25J.-L. M. : Nietzsche a précisé que la période nihiliste durerait deux siècles ; un siècle vient de s’achever, un autre nous attend. Pourquoi en sortir ? Pourquoi préférer y rester encore ? Parce que nous n’en sommes plus à la situation d’avant 1914-18, quand l’on pouvait très sincèrement penser que l’état de civilisation alors atteint non seulement pouvait, mais devait persister très longtemps, en une « fin de l’histoire » sans autre histoire que le « progrès ». Aujourd’hui, l’opinion générale semble s’accorder à considérer qu’une telle situation ne peut se supporter éternellement (alors qu’elle implique pourtant son « éternel retour »), bien au contraire. Et l’angoisse monte d’autant plus que nous ne disposons plus d’aucune réserve de délires idéologiques qui nous permettraient de nous rassurer par des mensonges respectables. Sauf à devenir tous réactionnaires (car il n’y a rien de plus réactionnaire que de vouloir revendre les vieilles idéologies), nous devons affronter la crise de la rationalité, en face.
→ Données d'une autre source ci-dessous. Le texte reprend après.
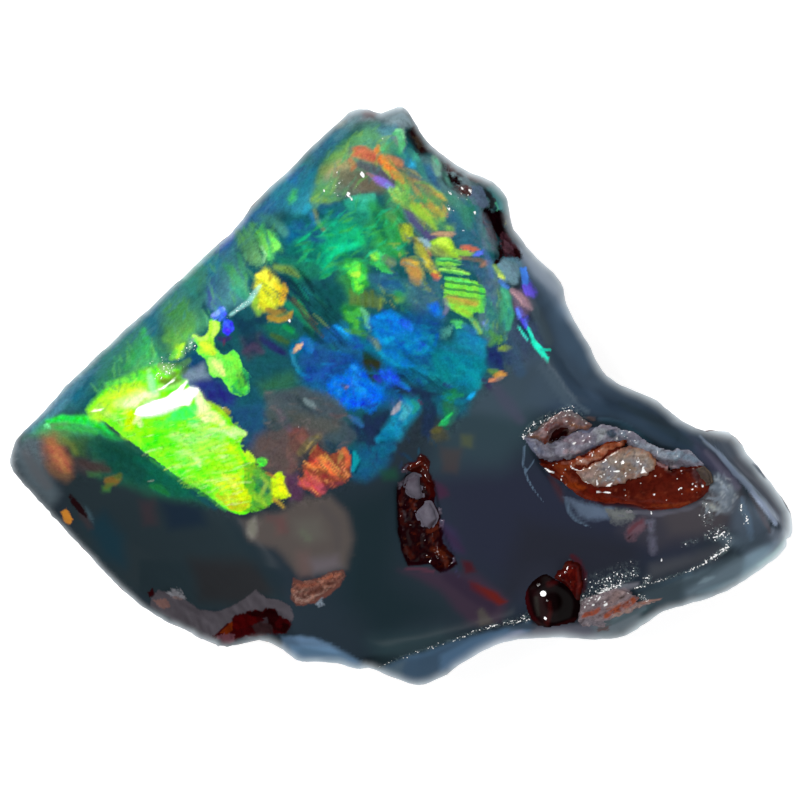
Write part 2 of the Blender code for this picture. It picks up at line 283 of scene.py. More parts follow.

26? L. D. : Dans cette situation, à quoi peut nous servir Descartes ? Serait-il un bon guide ?
27J.-L. M. : Descartes fut un grand inaugurateur et, comme tous les grands inaugurateurs, il possède la claire conscience des limites de son inauguration. Tous les philosophes qui lui ont succédé se sont référés à lui, soit pour le critiquer, soit pour le revendiquer, ou bien encore les deux à la fois. Pourquoi ? Parce que Descartes a redistribué les cartes de la philosophie, et comme c’est lui qui assurait cette redistribution, il a parfaitement vu les cartes qu’il n’avait pas dans son jeu, ce qu’il pouvait faire et ce qu’il ne pouvait pas faire, à l’opposé de ses successeurs qui imaginaient aller plus loin que lui, dans la même direction (on trouve ainsi un approfondissement par Descartes lui-même de ses propres découvertes, qui débouche sur trois conceptions successives de l’ego et du cogito : l’ego de la science, l’ego de l’infini et l’ego de la passivité). Par conséquent, à chaque fois que la philosophie après lui détermine des limites, on s’aperçoit que Descartes les avait déjà clairement fixées ; ce qui lui confère une valeur herméneutique de producteur de rationalité tout à fait exceptionnelle. Ainsi, sur les rapports de la foi et de la raison, sa position était extrêmement équilibrée : il n’a jamais idéologisé ou idolâtré la rationalité qu’il mettait en œuvre, mais l’a toujours surdéterminée par ce qu’il nomme l’infini. Cela me semble une position équilibrée, en même temps que parfaitement chrétienne.